Apache Cassandra is one of the most popular NoSQL data stores based on the research papers Dynamo: Amazon's Highly Available Key-value Store and Bigtable: A Distributed Storage System for Structured Data. Cassandra is implemented with the best features from both of these research papers. In general, NoSQL data stores can be classified into the following groups.

  • Key-value data store
  • Column-family data store
  • Document data store
  • Graph data store

Cassandra belongs to the column-family data store group. Cassandra's peer-to-peer architecture avoids single-point failures in the cluster of Cassandra nodes and gives the ability to distribute the nodes across racks or data centers. This makes Cassandra a linearly scalable data store. In other words, the greater your processing need, the more Cassandra nodes you can add to your cluster. Cassandra's multidata center support makes it a perfect choice to replicate data stores across data centers for disaster recovery, high availability, separating transaction processing, and analytical environments for building resiliency into the data store infrastructure.

The basic data abstraction in Cassandra starts with a column consisting of a name, value, timestamp, and optional time-to-live attributes. A row comes with a row key and a collection of sorted columns. A column family or a table is a collection of of rows. A keyspace is a collection of column families.

Cassandra 2.1 comes with a lot of new features making it an even more powerful data store than ever before. Now the new CQL keyword IF NOT EXISTS lets you check the existence of an object before Cassandra creates a new one. Lightweight transactions and the batching of CQL commands gives the user an ability to perform multistep atomic operations. Marking some columns in a column family as STATIC gives the user the ability to share data across all the rows of a given partition. The user-defined data type gives the power of modeling your data store very close to the real-world objects and objects used in the applications written using object-oriented programming languages. Collection indexes may be used to index and query collection data types in Cassandra. Row cache improvements, changes to reads and writes, off-heap memory tables, incremental node repair, and the new counter implementation all make Cassandra perform much better than its previous releases.
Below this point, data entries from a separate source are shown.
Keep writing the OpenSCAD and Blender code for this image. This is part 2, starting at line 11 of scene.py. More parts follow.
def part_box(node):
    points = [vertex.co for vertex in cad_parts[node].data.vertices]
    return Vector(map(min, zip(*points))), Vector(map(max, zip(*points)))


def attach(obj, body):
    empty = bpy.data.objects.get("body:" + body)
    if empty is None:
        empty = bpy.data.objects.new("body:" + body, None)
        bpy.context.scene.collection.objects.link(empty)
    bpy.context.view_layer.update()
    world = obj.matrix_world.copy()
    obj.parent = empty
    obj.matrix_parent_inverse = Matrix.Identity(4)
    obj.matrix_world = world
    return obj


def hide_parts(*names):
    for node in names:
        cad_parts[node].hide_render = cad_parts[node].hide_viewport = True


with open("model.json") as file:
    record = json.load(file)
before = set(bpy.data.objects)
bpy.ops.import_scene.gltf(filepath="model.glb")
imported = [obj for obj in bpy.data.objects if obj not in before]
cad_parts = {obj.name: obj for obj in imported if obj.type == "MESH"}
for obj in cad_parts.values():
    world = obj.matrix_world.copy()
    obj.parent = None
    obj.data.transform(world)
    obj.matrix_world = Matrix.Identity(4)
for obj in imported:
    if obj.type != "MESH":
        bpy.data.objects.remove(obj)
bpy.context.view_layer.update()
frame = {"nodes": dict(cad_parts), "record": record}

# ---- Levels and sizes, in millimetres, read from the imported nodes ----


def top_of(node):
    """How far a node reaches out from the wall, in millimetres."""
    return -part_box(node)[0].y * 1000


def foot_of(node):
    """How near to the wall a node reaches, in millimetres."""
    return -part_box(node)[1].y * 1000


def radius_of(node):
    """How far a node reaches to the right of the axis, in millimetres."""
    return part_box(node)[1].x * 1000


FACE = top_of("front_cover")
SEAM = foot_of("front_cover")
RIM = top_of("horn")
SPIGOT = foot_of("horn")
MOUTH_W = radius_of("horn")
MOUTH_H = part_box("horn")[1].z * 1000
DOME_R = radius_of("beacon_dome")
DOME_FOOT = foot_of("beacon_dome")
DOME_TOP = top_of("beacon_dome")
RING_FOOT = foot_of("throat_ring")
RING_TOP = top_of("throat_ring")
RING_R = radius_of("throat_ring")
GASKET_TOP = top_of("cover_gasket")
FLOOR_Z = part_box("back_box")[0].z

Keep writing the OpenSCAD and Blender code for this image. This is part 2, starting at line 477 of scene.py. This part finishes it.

All the code samples that are used in this book are written for Cassandra 2.1.5. All the examples are as per the CQL specification 3.x. The pre-CQL Thrift API-based Cassandra CLI is being used to list the physical layout of the column families. An insight into the physical layout is very important because a wrong choice of a partition key or primary key will result in insidious performance problems. As a best practice, it is a good idea to create the column family, insert a couple of records, and use the list command in the Cassandra CLI with the column-family name. It will give the physical layout.

The term "design patterns" is a highly misinterpreted term in the software development community. In a very general sense, it is a set of solutions for some known problems in a very specific context. The way it is being used in this book is to describe a pattern of using certain features of Cassandra to solve some real-world problems. To refer to them and to identify them later, a name is also given to each of such design patterns. These pattern names may not be related at all to any similar sounding design pattern name used in other contexts and in other software development paradigms.

Users love Cassandra because of its SQL-like interface, CQL, and its features are very closely related to the RDBMS even though the paradigm is totally new. Application developers love Cassandra because of the plethora of drivers available in the market so that they can write applications in their preferred programming language. Architects love Cassandra because they can store structured, semi-structured, and unstructured data in it. Database administers love Cassandra because it comes with almost no maintenance overhead. Service managers love Cassandra because of the wonderful monitoring tools available in the market. CIOs love Cassandra because it gives value for their money. And, Cassandra works!